The study revealed that children with older siblings are more likely to suffer from asthmatic problems than the oldest or only children.
The researchers found that kids with at least two older siblings were 50 pct more likely than other children to have gone to an emergency department or been hospitalized overnight for breathing problems.
"Our findings support the hypothesis that having older siblings increases a child's risk of exposure to infectious agents before age two years, and in turn increases the child's risk for wheezing," said Matthew Perzanowski, lead author, PhD and assistant professor of Environmental Health Sciences at the Mailman School of Public Health.
"Some studies have found that having older siblings increases the risk of wheeze in babies and toddlers.
"Our findings are novel in that we found that among the four-year-olds in this study, the pattern was the same as has been observed in younger children elsewhere," he added.
The children in the study were selected from the participants of Head Start programs in New York City.
"Previous findings of the opposite association between asthma and birth order among older children and adults have served as the basis for what is called the hygiene hypothesis, the idea that exposure to infectious agents at a very young age reduces the risk of asthma in the long term," said Inge Goldstein, senior author of the study and senior lecturer in the Mailman School's Department of Epidemiology.

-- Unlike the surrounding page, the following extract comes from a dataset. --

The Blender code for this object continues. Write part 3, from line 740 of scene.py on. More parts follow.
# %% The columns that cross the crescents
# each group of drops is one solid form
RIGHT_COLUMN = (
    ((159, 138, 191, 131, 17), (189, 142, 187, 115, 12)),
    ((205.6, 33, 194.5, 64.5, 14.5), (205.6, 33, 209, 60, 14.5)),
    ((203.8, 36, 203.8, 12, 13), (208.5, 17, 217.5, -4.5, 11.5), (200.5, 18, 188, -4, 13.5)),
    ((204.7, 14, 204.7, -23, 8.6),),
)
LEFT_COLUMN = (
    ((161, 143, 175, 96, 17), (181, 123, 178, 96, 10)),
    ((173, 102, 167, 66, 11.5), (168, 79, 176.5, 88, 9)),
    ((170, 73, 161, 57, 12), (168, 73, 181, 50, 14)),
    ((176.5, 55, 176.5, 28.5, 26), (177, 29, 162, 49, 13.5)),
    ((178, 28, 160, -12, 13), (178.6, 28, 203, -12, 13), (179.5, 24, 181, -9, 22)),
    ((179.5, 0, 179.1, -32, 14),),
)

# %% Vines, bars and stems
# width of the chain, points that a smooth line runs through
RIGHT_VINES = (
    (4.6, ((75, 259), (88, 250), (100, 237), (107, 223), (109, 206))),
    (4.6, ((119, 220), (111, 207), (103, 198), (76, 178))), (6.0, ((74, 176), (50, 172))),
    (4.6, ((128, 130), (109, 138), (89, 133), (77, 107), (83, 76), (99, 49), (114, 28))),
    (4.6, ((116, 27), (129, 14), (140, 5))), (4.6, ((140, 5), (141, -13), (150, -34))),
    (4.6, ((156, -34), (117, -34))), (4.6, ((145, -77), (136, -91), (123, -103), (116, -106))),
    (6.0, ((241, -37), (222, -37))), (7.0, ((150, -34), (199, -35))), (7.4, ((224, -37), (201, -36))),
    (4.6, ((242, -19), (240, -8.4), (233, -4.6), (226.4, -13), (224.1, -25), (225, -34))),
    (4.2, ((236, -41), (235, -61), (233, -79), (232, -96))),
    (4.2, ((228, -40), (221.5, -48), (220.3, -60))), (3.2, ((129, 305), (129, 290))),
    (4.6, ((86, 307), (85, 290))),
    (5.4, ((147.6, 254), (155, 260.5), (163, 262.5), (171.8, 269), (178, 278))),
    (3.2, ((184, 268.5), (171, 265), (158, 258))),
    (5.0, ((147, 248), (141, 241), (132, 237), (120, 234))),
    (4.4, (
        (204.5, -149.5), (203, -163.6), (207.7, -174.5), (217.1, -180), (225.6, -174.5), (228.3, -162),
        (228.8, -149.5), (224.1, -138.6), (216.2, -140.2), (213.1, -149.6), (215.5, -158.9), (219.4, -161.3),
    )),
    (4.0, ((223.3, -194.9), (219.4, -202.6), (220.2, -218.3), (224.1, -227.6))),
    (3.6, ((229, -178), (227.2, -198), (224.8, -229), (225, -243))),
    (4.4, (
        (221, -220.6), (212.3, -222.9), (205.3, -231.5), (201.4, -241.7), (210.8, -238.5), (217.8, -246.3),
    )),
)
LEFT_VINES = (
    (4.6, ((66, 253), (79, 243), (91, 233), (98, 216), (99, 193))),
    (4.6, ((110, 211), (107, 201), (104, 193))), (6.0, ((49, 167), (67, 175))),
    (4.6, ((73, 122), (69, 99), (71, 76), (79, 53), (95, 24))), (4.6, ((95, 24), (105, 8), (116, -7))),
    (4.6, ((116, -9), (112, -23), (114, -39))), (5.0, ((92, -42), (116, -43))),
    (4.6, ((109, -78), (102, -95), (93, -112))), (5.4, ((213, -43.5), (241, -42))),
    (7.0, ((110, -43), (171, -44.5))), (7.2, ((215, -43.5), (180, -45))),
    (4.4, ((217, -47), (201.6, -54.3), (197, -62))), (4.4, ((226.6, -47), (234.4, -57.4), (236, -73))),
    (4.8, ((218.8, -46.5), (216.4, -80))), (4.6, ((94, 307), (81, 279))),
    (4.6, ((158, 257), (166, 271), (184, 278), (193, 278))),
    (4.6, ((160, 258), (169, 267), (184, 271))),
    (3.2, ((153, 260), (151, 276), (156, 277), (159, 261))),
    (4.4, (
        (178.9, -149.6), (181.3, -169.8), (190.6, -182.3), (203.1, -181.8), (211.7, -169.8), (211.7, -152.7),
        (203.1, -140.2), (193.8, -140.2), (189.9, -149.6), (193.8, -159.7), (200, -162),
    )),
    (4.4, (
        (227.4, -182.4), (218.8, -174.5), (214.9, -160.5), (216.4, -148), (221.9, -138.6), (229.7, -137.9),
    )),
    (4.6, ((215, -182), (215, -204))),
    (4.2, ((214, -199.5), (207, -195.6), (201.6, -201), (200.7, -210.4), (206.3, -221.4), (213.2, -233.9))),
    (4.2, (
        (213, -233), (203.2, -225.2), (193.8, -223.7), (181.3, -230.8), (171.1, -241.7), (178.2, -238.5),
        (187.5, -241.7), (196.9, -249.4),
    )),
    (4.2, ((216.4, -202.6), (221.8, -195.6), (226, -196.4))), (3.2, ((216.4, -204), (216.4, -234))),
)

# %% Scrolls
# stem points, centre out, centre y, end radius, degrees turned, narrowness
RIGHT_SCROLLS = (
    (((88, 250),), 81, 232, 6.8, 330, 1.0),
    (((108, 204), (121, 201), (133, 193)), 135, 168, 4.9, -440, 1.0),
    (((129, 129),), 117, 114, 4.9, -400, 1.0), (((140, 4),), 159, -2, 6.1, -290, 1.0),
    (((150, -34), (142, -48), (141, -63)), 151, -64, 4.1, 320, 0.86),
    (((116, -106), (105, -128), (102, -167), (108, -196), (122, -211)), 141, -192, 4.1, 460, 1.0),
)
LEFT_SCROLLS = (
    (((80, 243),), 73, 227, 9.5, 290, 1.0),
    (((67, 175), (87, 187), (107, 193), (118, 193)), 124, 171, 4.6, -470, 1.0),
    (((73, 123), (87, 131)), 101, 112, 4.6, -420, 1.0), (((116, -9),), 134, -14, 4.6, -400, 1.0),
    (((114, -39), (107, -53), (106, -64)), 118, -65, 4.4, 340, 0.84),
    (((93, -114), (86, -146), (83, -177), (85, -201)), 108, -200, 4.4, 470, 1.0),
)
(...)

"Only by continuing to follow these children can we determine whether and how birth order predicts diagnosed asthma and asthma that persists throughout childhood," Goldstein added.
The findings revealed that wheezing was higher among boys than girls (32 pct vs 21 pct) and higher among children with an asthmatic parent than other children (53pct vs 22pct).

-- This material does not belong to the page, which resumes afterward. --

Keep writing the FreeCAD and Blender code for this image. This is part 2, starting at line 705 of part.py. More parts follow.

The associations of birth order with respiratory symptoms were statistically significant only among those children who were not allergic and among those without an asthmatic parent.
"But even if the patterns of association change as the children grow, we have learned from this study that four year-olds with older siblings are more likely than other four year-olds to experience respiratory symptoms that burden them and their families and impose the costs of care on them and the community," said Judith Jacobson lead researcher and associate professor of clinical Epidemiology at the Mailman School.
The study is pre-published online in the journal Clinical and Experimental Allergy.